- What this task involves:
Can the data below be set down again exactly, line for line?

- Data shown:
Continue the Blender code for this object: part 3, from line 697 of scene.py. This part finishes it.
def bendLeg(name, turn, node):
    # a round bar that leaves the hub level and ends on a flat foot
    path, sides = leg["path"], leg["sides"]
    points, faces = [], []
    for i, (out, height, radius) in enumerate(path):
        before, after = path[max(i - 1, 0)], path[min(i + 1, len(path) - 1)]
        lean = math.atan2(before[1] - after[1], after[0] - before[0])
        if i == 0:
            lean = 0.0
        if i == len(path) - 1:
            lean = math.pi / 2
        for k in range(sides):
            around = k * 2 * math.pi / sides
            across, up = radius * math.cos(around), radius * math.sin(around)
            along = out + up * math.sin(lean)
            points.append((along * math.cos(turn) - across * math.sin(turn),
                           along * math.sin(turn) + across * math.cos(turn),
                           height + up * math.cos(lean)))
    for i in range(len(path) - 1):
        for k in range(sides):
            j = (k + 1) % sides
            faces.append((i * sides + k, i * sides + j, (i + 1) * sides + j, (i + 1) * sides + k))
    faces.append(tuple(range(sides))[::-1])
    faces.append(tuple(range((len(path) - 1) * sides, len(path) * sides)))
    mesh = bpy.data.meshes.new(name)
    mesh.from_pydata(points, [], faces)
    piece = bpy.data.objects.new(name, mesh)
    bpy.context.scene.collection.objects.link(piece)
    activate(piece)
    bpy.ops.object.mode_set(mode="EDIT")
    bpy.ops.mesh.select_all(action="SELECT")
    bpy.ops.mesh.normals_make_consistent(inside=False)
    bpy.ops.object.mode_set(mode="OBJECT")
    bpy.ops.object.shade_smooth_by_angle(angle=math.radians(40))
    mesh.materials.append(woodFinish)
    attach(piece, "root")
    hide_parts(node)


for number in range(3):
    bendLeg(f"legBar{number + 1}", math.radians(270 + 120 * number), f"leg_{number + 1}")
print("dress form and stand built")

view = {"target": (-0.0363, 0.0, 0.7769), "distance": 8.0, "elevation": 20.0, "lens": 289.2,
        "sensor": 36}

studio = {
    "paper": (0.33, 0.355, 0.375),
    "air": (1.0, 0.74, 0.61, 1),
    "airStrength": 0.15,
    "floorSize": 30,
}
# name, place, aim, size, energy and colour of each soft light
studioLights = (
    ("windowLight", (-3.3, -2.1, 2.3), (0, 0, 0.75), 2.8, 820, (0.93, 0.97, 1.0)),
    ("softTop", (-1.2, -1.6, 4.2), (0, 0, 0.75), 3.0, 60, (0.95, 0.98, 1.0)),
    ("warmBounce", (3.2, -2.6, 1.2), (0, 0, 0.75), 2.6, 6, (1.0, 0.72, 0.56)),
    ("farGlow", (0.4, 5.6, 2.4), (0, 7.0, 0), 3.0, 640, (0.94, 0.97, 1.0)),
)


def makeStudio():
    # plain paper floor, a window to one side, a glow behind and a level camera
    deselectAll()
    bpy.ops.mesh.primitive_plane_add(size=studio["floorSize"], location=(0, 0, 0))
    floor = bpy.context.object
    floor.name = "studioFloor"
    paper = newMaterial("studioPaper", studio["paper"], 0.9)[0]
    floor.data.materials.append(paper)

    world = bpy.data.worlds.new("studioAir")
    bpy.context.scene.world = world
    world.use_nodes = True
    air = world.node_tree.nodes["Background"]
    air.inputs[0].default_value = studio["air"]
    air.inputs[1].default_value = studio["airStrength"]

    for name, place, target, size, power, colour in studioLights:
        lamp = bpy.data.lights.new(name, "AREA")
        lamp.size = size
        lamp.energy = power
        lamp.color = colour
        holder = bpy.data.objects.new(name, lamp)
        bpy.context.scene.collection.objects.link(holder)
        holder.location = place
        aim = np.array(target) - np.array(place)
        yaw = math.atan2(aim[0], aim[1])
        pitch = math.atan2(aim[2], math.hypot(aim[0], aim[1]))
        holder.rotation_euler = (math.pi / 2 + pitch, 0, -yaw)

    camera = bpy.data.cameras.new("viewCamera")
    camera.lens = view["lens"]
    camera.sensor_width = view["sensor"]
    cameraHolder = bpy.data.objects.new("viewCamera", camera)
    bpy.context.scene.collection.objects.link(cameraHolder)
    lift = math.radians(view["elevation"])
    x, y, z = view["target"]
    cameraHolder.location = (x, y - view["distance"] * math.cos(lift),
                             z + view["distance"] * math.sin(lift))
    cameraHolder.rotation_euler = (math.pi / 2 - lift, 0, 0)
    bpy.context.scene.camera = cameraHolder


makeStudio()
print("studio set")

- Result for this exercise:
Continue the Blender code for this object: part 3, from line 697 of scene.py. This part finishes it.
def bendLeg(name, turn, node):
    # a round bar that leaves the hub level and ends on a flat foot
    path, sides = leg["path"], leg["sides"]
    points, faces = [], []
    for i, (out, height, radius) in enumerate(path):
        before, after = path[max(i - 1, 0)], path[min(i + 1, len(path) - 1)]
        lean = math.atan2(before[1] - after[1], after[0] - before[0])
        if i == 0:
            lean = 0.0
        if i == len(path) - 1:
            lean = math.pi / 2
        for k in range(sides):
            around = k * 2 * math.pi / sides
            across, up = radius * math.cos(around), radius * math.sin(around)
            along = out + up * math.sin(lean)
            points.append((along * math.cos(turn) - across * math.sin(turn),
                           along * math.sin(turn) + across * math.cos(turn),
                           height + up * math.cos(lean)))
    for i in range(len(path) - 1):
        for k in range(sides):
            j = (k + 1) % sides
            faces.append((i * sides + k, i * sides + j, (i + 1) * sides + j, (i + 1) * sides + k))
    faces.append(tuple(range(sides))[::-1])
    faces.append(tuple(range((len(path) - 1) * sides, len(path) * sides)))
    mesh = bpy.data.meshes.new(name)
    mesh.from_pydata(points, [], faces)
    piece = bpy.data.objects.new(name, mesh)
    bpy.context.scene.collection.objects.link(piece)
    activate(piece)
    bpy.ops.object.mode_set(mode="EDIT")
    bpy.ops.mesh.select_all(action="SELECT")
    bpy.ops.mesh.normals_make_consistent(inside=False)
    bpy.ops.object.mode_set(mode="OBJECT")
    bpy.ops.object.shade_smooth_by_angle(angle=math.radians(40))
    mesh.materials.append(woodFinish)
    attach(piece, "root")
    hide_parts(node)


for number in range(3):
    bendLeg(f"legBar{number + 1}", math.radians(270 + 120 * number), f"leg_{number + 1}")
print("dress form and stand built")

view = {"target": (-0.0363, 0.0, 0.7769), "distance": 8.0, "elevation": 20.0, "lens": 289.2,
        "sensor": 36}

studio = {
    "paper": (0.33, 0.355, 0.375),
    "air": (1.0, 0.74, 0.61, 1),
    "airStrength": 0.15,
    "floorSize": 30,
}
# name, place, aim, size, energy and colour of each soft light
studioLights = (
    ("windowLight", (-3.3, -2.1, 2.3), (0, 0, 0.75), 2.8, 820, (0.93, 0.97, 1.0)),
    ("softTop", (-1.2, -1.6, 4.2), (0, 0, 0.75), 3.0, 60, (0.95, 0.98, 1.0)),
    ("warmBounce", (3.2, -2.6, 1.2), (0, 0, 0.75), 2.6, 6, (1.0, 0.72, 0.56)),
    ("farGlow", (0.4, 5.6, 2.4), (0, 7.0, 0), 3.0, 640, (0.94, 0.97, 1.0)),
)


def makeStudio():
    # plain paper floor, a window to one side, a glow behind and a level camera
    deselectAll()
    bpy.ops.mesh.primitive_plane_add(size=studio["floorSize"], location=(0, 0, 0))
    floor = bpy.context.object
    floor.name = "studioFloor"
    paper = newMaterial("studioPaper", studio["paper"], 0.9)[0]
    floor.data.materials.append(paper)

    world = bpy.data.worlds.new("studioAir")
    bpy.context.scene.world = world
    world.use_nodes = True
    air = world.node_tree.nodes["Background"]
    air.inputs[0].default_value = studio["air"]
    air.inputs[1].default_value = studio["airStrength"]

    for name, place, target, size, power, colour in studioLights:
        lamp = bpy.data.lights.new(name, "AREA")
        lamp.size = size
        lamp.energy = power
        lamp.color = colour
        holder = bpy.data.objects.new(name, lamp)
        bpy.context.scene.collection.objects.link(holder)
        holder.location = place
        aim = np.array(target) - np.array(place)
        yaw = math.atan2(aim[0], aim[1])
        pitch = math.atan2(aim[2], math.hypot(aim[0], aim[1]))
        holder.rotation_euler = (math.pi / 2 + pitch, 0, -yaw)

    camera = bpy.data.cameras.new("viewCamera")
    camera.lens = view["lens"]
    camera.sensor_width = view["sensor"]
    cameraHolder = bpy.data.objects.new("viewCamera", camera)
    bpy.context.scene.collection.objects.link(cameraHolder)
    lift = math.radians(view["elevation"])
    x, y, z = view["target"]
    cameraHolder.location = (x, y - view["distance"] * math.cos(lift),
                             z + view["distance"] * math.sin(lift))
    cameraHolder.rotation_euler = (math.pi / 2 - lift, 0, 0)
    bpy.context.scene.camera = cameraHolder


makeStudio()
print("studio set")